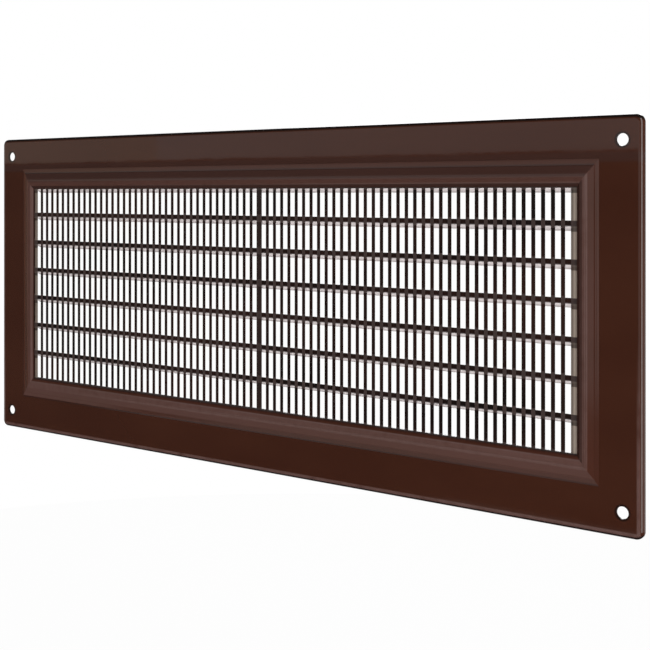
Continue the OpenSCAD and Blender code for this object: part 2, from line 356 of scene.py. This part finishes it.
def bezel_plastic():
    """The bezel: its crest carries a painted highlight, and the steps down to the grid lie in painted
    shade.
    """
    material, tree = new_finish("bezel_plastic")
    point, x, y, z = tree.place()
    share, upright = across_bezel(x, z)
    sides = bezel_sides(x, z, upright)
    left, right, bottom, top = sides
    scuffs = tree.noise(point, SCUFF_SIZE, 4.0)

    # The crest's painted highlight lies further in at the top and at the lower end of the left side
    crest_share = share - top * 0.13 - left * z.ramp(0.0, -50 * MM) * 0.12
    crest = crest_share.band(FACE_END + 0.03, CREST_END + 0.02, 0.05) * scuffs.ramp(-0.4, 0.7)
    crest_highlight = crest * side_by_side(sides, CREST_HIGHLIGHT)

    # A painted highlight lies on the slanted face at the bottom, and near the left end on the shelf
    # too
    face = (share - bottom * 0.06).band(SHELF_END, FACE_END + 0.1, 0.1)
    shelf = share.band(0.1, SHELF_END, 0.05) * x.ramp(-60 * MM, -110 * MM)
    face_highlight = face.max(shelf) * bottom * FACE_HIGHLIGHT

    # The left side's inner slope carries the most painted highlight, less and over a narrower band
    # lower down
    lowness = z.ramp(45 * MM, -45 * MM)
    slope_start = share.ramp(CREST_END - 0.05, CREST_END + 0.03)
    slope_end = (share + lowness * 0.1).ramp(1.08, 0.98)
    slope_highlight = left * slope_start * slope_end * (1 - lowness * 0.3) * SLOPE_HIGHLIGHT

    # Painted light makes the left face lighter and warmer, twice as much at its upper end, and a
    # painted sheen makes the top face greyer
    left_face_light = left * face * (1 + z.ramp(-40 * MM, 40 * MM)) * LEFT_FACE_LIGHT
    top_face_sheen = top * face * TOP_FACE_SHEEN

    # Shade gathers on the opening's wall, the drop to it, the top's hollow and the bottom's foot
    wall_depth = y.ramp(FLANGE_LOW.y - LIP_HEIGHT, FLANGE_LOW.y - LIP_HEIGHT + 0.08 * MM)
    wall = share.ramp(0.9, 0.95) * wall_depth * (1 - left * 0.4)
    drop_share = share + right * 0.14 - bottom * 0.08
    drop = drop_share.ramp(0.85, 0.89) * side_by_side(sides, DROP_SHADE)
    hollow = share.band(SHELF_END - 0.04, SHELF_END + 0.02, 0.02) * top * HOLLOW_SHADE
    foot = share.ramp(0.1, 0.04) * bottom * FOOT_SHADE
    shade = wall.max(drop).max(hollow).max(foot)

    colour = brown_base(tree, point, WARM_BROWN, BEZEL_BROWN)
    colour = tree.mix(left_face_light, colour, LIT_FACE_BROWN)
    colour = tree.mix(crest_highlight.max(face_highlight) + slope_highlight, colour, HIGHLIGHT_BROWN)
    colour = tree.mix(top_face_sheen, colour, SHEEN_BROWN)
    colour = tree.mix(shade, colour, SHADE_BROWN)
    finish_plastic(tree, point, colour, BEZEL_ROUGHNESS + scuffs * BEZEL_SCUFFING)
    return material


def grid_plastic():
    """The grid: near-black fins, in painted shade, brown where they cross a bar, with lands beside
    the slots painted pale as painted light, and the bars' lower edges and undersides painted pale as
    painted highlights and painted light."""
    material, tree = new_finish("grid_plastic")
    point, x, y, z = tree.place()
    _, front, up = tree.facing()
    below_bar = below_nearest_bar(z)
    half_bar = BAR_HEIGHT / 2

    # The fins' fronts stand a little in front of the bars', and are browner where they cross them
    fronts = front.ramp(-0.9, -0.97)
    fin_faces = fronts * y.ramp(GRID_LOW.y + 0.12 * MM, GRID_LOW.y + 0.05 * MM)
    crossings = fin_faces * abs(below_bar).ramp(1.9 * MM, 1.5 * MM)
    middle = fin_faces * abs(x).ramp(CENTRE_HALF_WIDTH + 0.2 * MM, CENTRE_HALF_WIDTH)
    # Painted highlight: the bars' lower front edges are painted pale
    bar_edges = fronts * (1 - fin_faces) * below_bar.ramp(0.6 * MM, half_bar)

    # The lands are painted pale between the bars, a painted light, but less so on the left, next to
    # the slots on the right and just under each bar
    right = x.ramp(-100 * MM, 100 * MM)
    land_start = abs(x).ramp(SLOT_HALF_WIDTH - 0.2 * MM, SLOT_HALF_WIDTH)
    outwards = abs(x) - right * 0.6 * MM
    land_end = outwards.ramp(OPEN_HALF_WIDTH - 0.6 * MM, OPEN_HALF_WIDTH - 0.9 * MM)
    dim_left = (1 - right) * LEFT_LAND_DIMNESS
    beside_slots = x.ramp(SLOT_HALF_WIDTH + 1.2 * MM, SLOT_HALF_WIDTH + 0.8 * MM)
    dim_right = right * beside_slots * RIGHT_LAND_DIMNESS
    on_bar = abs(below_bar).ramp(half_bar + 0.1 * MM, half_bar - 0.2 * MM)
    under_bar = below_bar.band(half_bar, half_bar + BAR_DROP, 0.2 * MM)
    painted_land_light = (1 - dim_left - dim_right) * (1 - on_bar) * (1 - under_bar * UNDER_BAR_DIMNESS)
    lands = fronts * land_start * land_end * painted_land_light

    # The bars' slanted undersides face down and a little forwards, painted near-white as painted
    # light, a little brighter lower down, with a darker line at the back
    undersides = up.ramp(-0.8, -0.88) * front.ramp(-0.3, -0.38)
    lowness = z.ramp(GRID_HIGH.z, GRID_LOW.z)
    back_line = below_bar.ramp(half_bar + BAR_DROP * 0.5, half_bar + BAR_DROP * 0.8)
    undersides = undersides * (0.8 + lowness * 0.2) * (1 - back_line * BACK_LINE_DIMNESS)

    # Painted shade: the grid's base is a near-black, shaded copy of the plastic's brown
    colour = brown_base(tree, point, DEEP_SHADE_BROWN, SHADE_BROWN)
    colour = tree.mix(crossings.max(middle * MIDDLE_WEAR), colour, CROSSING_BROWN)
    colour = tree.mix(bar_edges * BAR_EDGE_HIGHLIGHT, colour, BAR_LIGHT_COLOUR)
    colour = tree.mix(lands, colour, LAND_LIGHT_COLOUR)
    colour = tree.mix(undersides, colour, BAR_LIGHT_COLOUR)
    roughness = GRID_ROUGHNESS + tree.noise(point, SCUFF_SIZE, 4.0) * GRID_SCUFFING
    finish_plastic(tree, point, colour, roughness, GRID_RIPPLE_STRENGTH)
    return material


def dress(node, material):
    """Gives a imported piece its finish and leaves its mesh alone."""
    slots = frame["nodes"][node].data.materials
    slots.clear()
    slots.append(material)


def white_ground():
    """A round white floor below the grille. It keeps the grille's soft shadow. The gloss shows only a
    pale strip of it, out in the room; elsewhere the gloss sees it painted dark, a painted shadow of
    the grille."""
    bpy.ops.mesh.primitive_circle_add(
        vertices=96, radius=FLOOR_RADIUS, fill_type="NGON", location=(0.0, 0.0, FLOOR_LEVEL))
    floor = bpy.context.object
    floor.name = "floor"
    material, tree = new_finish("white_ground")
    shown, glossy_ray = tree.rays()
    y = tree.place()[2]
    strip = abs(y).band(STRIP_START, STRIP_END, 0.05)
    # Painted shade: the gloss sees the floor painted dark grey
    paint_colour = tree.mix(glossy_ray, FLOOR_PAINT, MIRRORED_FLOOR_SHADE)
    paint = tree.node("ShaderNodeBsdfDiffuse", None, (paint_colour,))[0]
    glow = tree.node("ShaderNodeEmission", None, (tree.colour(WHITE), 1.0))[0]
    share = shown.max(glossy_ray * strip * STRIP_GLOW) * FLOOR_GLOW
    ground = tree.node("ShaderNodeMixShader", None, (share, paint, glow))[0]
    tree.node("ShaderNodeOutputMaterial", None, (ground,))
    floor.data.materials.append(material)


def white_surroundings():
    """White to the camera on all sides and in reflections from low behind; a dim studio elsewhere."""
    world = bpy.data.worlds.new("studio")
    bpy.context.scene.world = world
    tree = Tree(world)
    shown, glossy_ray = tree.rays()
    direction = tree.node("ShaderNodeTexCoord")[0]
    _, away, up = tree.parts(direction)
    behind = away.ramp(0.0, 0.3) * up.ramp(0.1, -0.2)
    shown = shown.max(glossy_ray * behind * BEHIND_GLOW)
    level = shown + (1 - shown) * ROOM_LEVEL
    sky = tree.node("ShaderNodeBackground", None, (tree.colour(WHITE), level))[0]
    tree.node("ShaderNodeOutputWorld", None, (sky,))


def softbox(name, place, width, height, radiance, target=(0.0, 0.0, 0.0), mirrored=True, tint=WHITE):
    """A flat rectangular lamp at place that faces target, as bright as a card of that radiance
    and of that tint. One that isn't mirrored gives soft light without showing in the gloss."""
    lamp = bpy.data.lights.new(name, "AREA")
    lamp.shape = "RECTANGLE"
    lamp.size = width
    lamp.size_y = height
    lamp.energy = radiance * width * height * math.pi
    lamp.color = tint
    holder = bpy.data.objects.new(name, lamp)
    holder.location = place
    holder.rotation_euler = (Vector(target) - Vector(place)).to_track_quat("-Z", "Y").to_euler()
    holder.visible_camera = False
    holder.visible_glossy = mirrored
    bpy.context.scene.collection.objects.link(holder)


def front_card(name, left, right, radiance, distance, level, height, tint=WHITE):
    """A softbox that reaches from left to right in X, square to the wall and in front of it, so
    that the gloss shows it as a clear band."""
    middle = (left + right) / 2
    softbox(name, place=(middle, -distance, level), width=right - left, height=height,
            radiance=radiance, target=(middle, 0.0, level), tint=tint)


def light_studio():
    """Soft light from all round, one key, and four cards in two rows that the gloss mirrors."""
    low_row = {"distance": 1.0, "level": 0.201, "height": 0.2}
    front_row = {"distance": 1.4, "level": 0.04, "height": 0.62}
    softbox("fill", place=(1.12, -0.94, 0.31), width=2.0, height=2.0, radiance=1.16, mirrored=False)
    softbox("table_light", place=(0.0, -0.1, -0.29), width=1.2, height=0.8, radiance=0.65,
            target=(0.0, -0.1, 0.0), mirrored=False)
    softbox("left_fill", place=(-0.6, -0.6, 0.0), width=0.6, height=0.8, radiance=0.85,
            target=(-0.1, 0.0, 0.0), mirrored=False)
    softbox("key", place=(1.36, -0.62, 0.31), width=0.9, height=2.0, radiance=3.4)
    front_card("low_band", left=-1.05, right=-0.205, radiance=0.49, **low_row)
    front_card("warm_band", left=-1.455, right=-1.05, radiance=0.5, tint=WARM_WHITE, **low_row)
    softbox("under_light", place=(0.05, 0.22, -0.22), width=0.9, height=0.4, radiance=3.0,
            target=(0.05, 0.0, 0.0), mirrored=False)
    front_card("front_band", left=-0.28, right=-0.04, radiance=0.63, **front_row)
    front_card("right_front_band", left=-0.04, right=0.5, radiance=0.52, **front_row)
    softbox("back_fill", place=(-0.5, 1.3, 0.7), width=1.0, height=1.0, radiance=4.0)


def aim_camera():
    """A level camera whose frame is shifted down, so that upright edges stay upright."""
    lens = bpy.data.cameras.new("camera")
    lens.sensor_width = SENSOR_WIDTH
    lens.lens = FOCAL_PIXELS * SENSOR_WIDTH / PICTURE_SIDE
    lens.shift_y = (HORIZON_ROW - PICTURE_SIDE / 2) / PICTURE_SIDE
    lens.clip_start = NEAREST_SEEN
    camera = bpy.data.objects.new("camera", lens)
    camera.location = CAMERA_PLACE
    camera.rotation_euler = (math.radians(90), 0.0, CAMERA_TURN)
    bpy.context.scene.collection.objects.link(camera)
    bpy.context.scene.camera = camera


aim_camera()
white_surroundings()
white_ground()
light_studio()

dress("wall_flange", flange_plastic())
dress("bezel_ring", bezel_plastic())
grid_finish = grid_plastic()
for half in ("left_grid", "right_grid"):
    dress(half, grid_finish)

bpy.context.scene.view_settings.view_transform = "Standard"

........

PROBLEM DETAILS:
Print, please, the lines above from the very first through the one that holds "crest_highlight = crest * side_by_side(sides, CREST_HIGHLIGHT)", both included, word for word and with nothing else.

ANSWER:
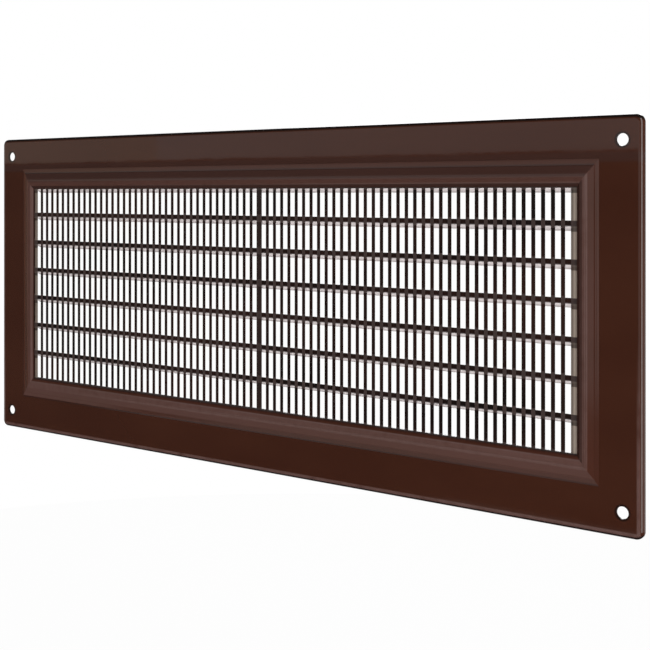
Continue the OpenSCAD and Blender code for this object: part 2, from line 356 of scene.py. This part finishes it.
def bezel_plastic():
    """The bezel: its crest carries a painted highlight, and the steps down to the grid lie in painted
    shade.
    """
    material, tree = new_finish("bezel_plastic")
    point, x, y, z = tree.place()
    share, upright = across_bezel(x, z)
    sides = bezel_sides(x, z, upright)
    left, right, bottom, top = sides
    scuffs = tree.noise(point, SCUFF_SIZE, 4.0)

    # The crest's painted highlight lies further in at the top and at the lower end of the left side
    crest_share = share - top * 0.13 - left * z.ramp(0.0, -50 * MM) * 0.12
    crest = crest_share.band(FACE_END + 0.03, CREST_END + 0.02, 0.05) * scuffs.ramp(-0.4, 0.7)
    crest_highlight = crest * side_by_side(sides, CREST_HIGHLIGHT)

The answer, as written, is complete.